──────── Source data ────────

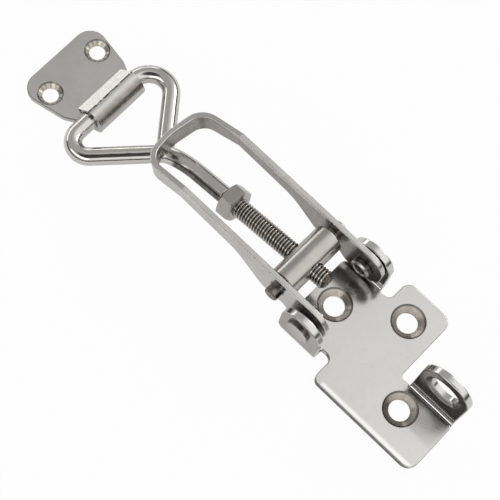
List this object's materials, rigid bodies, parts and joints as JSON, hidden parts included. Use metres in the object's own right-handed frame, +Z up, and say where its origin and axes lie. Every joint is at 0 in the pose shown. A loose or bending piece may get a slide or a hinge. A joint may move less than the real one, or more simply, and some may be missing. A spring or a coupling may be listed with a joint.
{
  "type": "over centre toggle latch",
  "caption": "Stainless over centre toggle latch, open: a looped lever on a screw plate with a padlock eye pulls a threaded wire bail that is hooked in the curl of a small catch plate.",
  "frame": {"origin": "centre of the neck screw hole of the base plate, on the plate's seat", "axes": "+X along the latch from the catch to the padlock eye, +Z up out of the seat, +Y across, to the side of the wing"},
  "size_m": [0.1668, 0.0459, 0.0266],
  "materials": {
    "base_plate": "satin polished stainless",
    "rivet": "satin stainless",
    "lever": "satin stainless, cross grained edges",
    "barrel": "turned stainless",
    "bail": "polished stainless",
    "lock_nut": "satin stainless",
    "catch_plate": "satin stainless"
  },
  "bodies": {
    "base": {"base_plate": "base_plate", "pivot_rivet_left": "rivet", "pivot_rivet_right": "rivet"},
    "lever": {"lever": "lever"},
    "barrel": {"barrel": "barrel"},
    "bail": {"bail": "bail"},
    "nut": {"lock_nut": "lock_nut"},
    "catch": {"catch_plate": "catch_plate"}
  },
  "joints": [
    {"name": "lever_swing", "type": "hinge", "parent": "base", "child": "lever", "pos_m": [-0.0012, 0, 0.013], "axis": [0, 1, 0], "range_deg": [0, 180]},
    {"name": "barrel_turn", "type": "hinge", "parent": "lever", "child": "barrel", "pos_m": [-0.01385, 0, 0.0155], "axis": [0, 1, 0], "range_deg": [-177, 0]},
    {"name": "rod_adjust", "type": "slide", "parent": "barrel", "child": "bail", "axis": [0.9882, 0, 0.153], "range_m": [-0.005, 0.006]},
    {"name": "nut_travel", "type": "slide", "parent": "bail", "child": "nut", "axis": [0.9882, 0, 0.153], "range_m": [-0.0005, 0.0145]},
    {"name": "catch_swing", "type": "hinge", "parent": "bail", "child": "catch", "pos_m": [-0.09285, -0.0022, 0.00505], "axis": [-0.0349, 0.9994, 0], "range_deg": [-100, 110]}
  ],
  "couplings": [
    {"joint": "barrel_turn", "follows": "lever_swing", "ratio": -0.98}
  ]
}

────────

**Required task**.
Copy all of the material word for word.

**Exercise solution**.
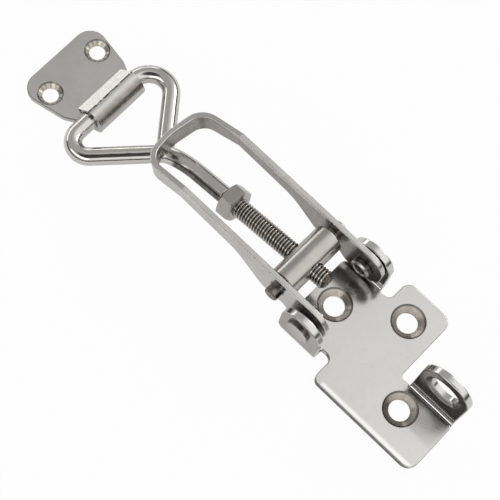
List this object's materials, rigid bodies, parts and joints as JSON, hidden parts included. Use metres in the object's own right-handed frame, +Z up, and say where its origin and axes lie. Every joint is at 0 in the pose shown. A loose or bending piece may get a slide or a hinge. A joint may move less than the real one, or more simply, and some may be missing. A spring or a coupling may be listed with a joint.
{
  "type": "over centre toggle latch",
  "caption": "Stainless over centre toggle latch, open: a looped lever on a screw plate with a padlock eye pulls a threaded wire bail that is hooked in the curl of a small catch plate.",
  "frame": {"origin": "centre of the neck screw hole of the base plate, on the plate's seat", "axes": "+X along the latch from the catch to the padlock eye, +Z up out of the seat, +Y across, to the side of the wing"},
  "size_m": [0.1668, 0.0459, 0.0266],
  "materials": {
    "base_plate": "satin polished stainless",
    "rivet": "satin stainless",
    "lever": "satin stainless, cross grained edges",
    "barrel": "turned stainless",
    "bail": "polished stainless",
    "lock_nut": "satin stainless",
    "catch_plate": "satin stainless"
  },
  "bodies": {
    "base": {"base_plate": "base_plate", "pivot_rivet_left": "rivet", "pivot_rivet_right": "rivet"},
    "lever": {"lever": "lever"},
    "barrel": {"barrel": "barrel"},
    "bail": {"bail": "bail"},
    "nut": {"lock_nut": "lock_nut"},
    "catch": {"catch_plate": "catch_plate"}
  },
  "joints": [
    {"name": "lever_swing", "type": "hinge", "parent": "base", "child": "lever", "pos_m": [-0.0012, 0, 0.013], "axis": [0, 1, 0], "range_deg": [0, 180]},
    {"name": "barrel_turn", "type": "hinge", "parent": "lever", "child": "barrel", "pos_m": [-0.01385, 0, 0.0155], "axis": [0, 1, 0], "range_deg": [-177, 0]},
    {"name": "rod_adjust", "type": "slide", "parent": "barrel", "child": "bail", "axis": [0.9882, 0, 0.153], "range_m": [-0.005, 0.006]},
    {"name": "nut_travel", "type": "slide", "parent": "bail", "child": "nut", "axis": [0.9882, 0, 0.153], "range_m": [-0.0005, 0.0145]},
    {"name": "catch_swing", "type": "hinge", "parent": "bail", "child": "catch", "pos_m": [-0.09285, -0.0022, 0.00505], "axis": [-0.0349, 0.9994, 0], "range_deg": [-100, 110]}
  ],
  "couplings": [
    {"joint": "barrel_turn", "follows": "lever_swing", "ratio": -0.98}
  ]
}